Of the 37 mails I got in response to last week’s column, 19 were honest in admitting how we all love to be a little mean at times to feel happy, seven added their own points to the meanie list, three gave me gaalis for propagating mean behaviour and eight told me how one should seek happiness in simple things, not in the suffering of others.
That’s fair enough and I totally appreciate everyone’s viewpoint. But I also noticed a rather amusing thing, how everyone’s list of ‘simple things’ that make us happy has some very similar points. Like, a majority said eating chocolate makes us feel good, and almost all of them said smelling geeli mitti (the wet mud after a shower) gives them loads of happiness. It’s actually true but quite amusing that we seem to have a national obsession with geeli mitti.
No really, does the US know? Don’t get me wrong here, I have the highest regard for showers in this rain-starved city and am always the first one to break into naache mayuri when it pours, but what’s with geeli mitti, fellas? I would have said the smell of pizza in the hands of the delivery boy climbing up the stairs when I’m starving, gives me a lot of happiness, too. But I don’t want to risk the wrath of geeli mitti supporters.
Anyhow… I got the point that we are simple people and simple things are our feel-good triggers. So I tried and tried to prepare a list of simple, ‘unmean’ things that give us happiness but somehow I still couldn’t bring myself to list the mushy ones you’ll find in hundreds of self help articles floating all over the net.
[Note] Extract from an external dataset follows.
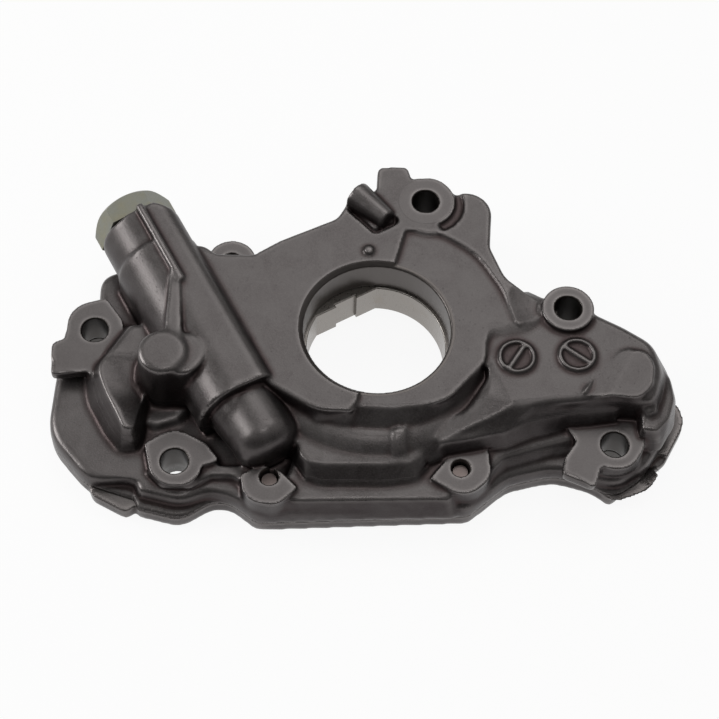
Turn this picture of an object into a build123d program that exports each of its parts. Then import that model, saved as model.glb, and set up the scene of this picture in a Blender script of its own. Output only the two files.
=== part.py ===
from build123d import *
import math
import os

# Crank-driven gerotor oil pump: die-cast housing, rear cover, rotor pair, relief valve.
# Millimetres. Origin on the crank axis in the rear mounting plane, +Z towards the front face.

# Heights above the mounting plane
COVER_T = 5.5
FLANGE_Z = 11.5
PAD_Z = 18.0
CHAMBER_TOP = 18.0
HUMP_Z = 22.5
RIGHT_Z = 29.0
RECESS_Z = 30.0
FACE_Z = 31.0
TAB_T = 4.0
WALL = 4.0

# Crank bore and rotor set
BORE_R = 23.7
BORE_CHAMFER = 1.5
COVER_BORE_R = 26.5
ROTOR_BORE_R = 22.6
DRIVE_FLAT = 19.6
DRIVE_ANGLE = 121.5
CHAMBER_R = 43.0
DRUM_R = 48.5
LIP_R = 36.5
LIP_Z = 25.2
GROOVE_Z = 23.8
ECCENTRIC = 3.0
OUTER_TEETH = 10
TOOTH_CENTRE_R = 39.0
TOOTH_R = 8.5
OUTER_ROOT_R = 36.7
RUN_GAP = 0.05

# Fixings
MOUNT_R = 4.45
SCREW_R = 3.0
SCREW_HEAD_R = 6.0
SCREW_END = 15.2
DOWEL_R = 2.5

MOUNT_LEFT = (-92.0, 2.0)
MOUNT_TOP = (14.6, 49.5)
MOUNT_RIGHT = (61.5, 10.0)
MOUNT_LOW_RIGHT = (77.1, -32.3)
MOUNT_LOW_LEFT = (-62.3, -43.8)
LOW_LEFT_Z = 16.0
SCREWS = [(-49.2, 31.1), (-32.0, -48.8), (28.2, -43.0)]
DOWELS = [(44.0, -37.0), (-46.0, 22.0)]

# Relief valve: axis level in the casting, leaning 30 degrees from the Y axis
RELIEF_START = (-82.6, 43.1, 20.0)
RELIEF_LEAN = 30.0
BARREL_R = 14.4
BARREL_END_R = 13.5
DOME_SHIFT = 2.2
PLUG_FLATS = 24.0
PLUG_HEAD = 7.6
PLUG_R = 10.0
VALVE_R = 8.0
VALVE_END = 82.0
PISTON_LEN = 22.0

POST = (-67.4, -15.0)
POST_R = 8.0
POST_Z = 36.0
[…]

I’m not cold hearted or anything but my fluffy, romantic notions had rightly been replaced by some sound practical sense way back in 2004, when on Valentine’s day, I realised that my husband had quietly sneaked out of home early in the morning. Waiting for flowers and heart shaped balloons, I saw him come back after a while, sweating and empty handed. After I was done with a fair bit of sulking, he explained that in the time he had, he could either buy flowers or go to get the petrol tank of my car filled up at a faraway gas station, (since there was an impending strike by the petrol pumps)... and he chose the latter. At that moment I realised that there’s no big deal to feeling or giving happiness… it’s actually just a choice. So here are my five humble and ‘practical’ tips for happiness:
1. To feel happy, depend on yourself… and just yourself. Why should it be anyone’s else’s duty — whether spouse or lover or parents or kids —to make you happy? In India, we have this thing where while giving their daughter off in marriage, parents say, Pati ko khush rakhna… but why? Shouldn’t they rather say Khush rehna? Trust me, if that happens, pati would apne aap be happy.
2. Shed the pre-conceived notions of what is supposed to make you feel happy, because in real life, not every guy gifts balloons and not every girl fasts on karwachauth, looking longingly at the moon from the terrace. AND that does not in any way mean they don’t care for your happiness.
3. Be practical and do not indulge in self pity. God didn’t send you on this earth with a signed bond that every day of your life will be trouble free or that you’ll feel happy for at least forty hours a week. In fact, maybe God was too busy to even notice your parents were making babies. So quit the drama of asking ‘why me God, why?’ every time you face trouble. The mess in your life is surely your own doing, poor God hasn’t done anything to deserve your whining.
4. Remember, that the best and sure shot way of feeling happy is to selflessly do something for someone, without them asking or expecting it. And yeah, also without you expecting a ‘thank you’ in return.
5. And finally, what the heck… go smell geeli mitti!!
Sonal Kalra wanted to smell the wet mud first thing in the morning. So she poured lots of water in the garden...and then slipped badly in keechad. She’s just depending on chocolates now.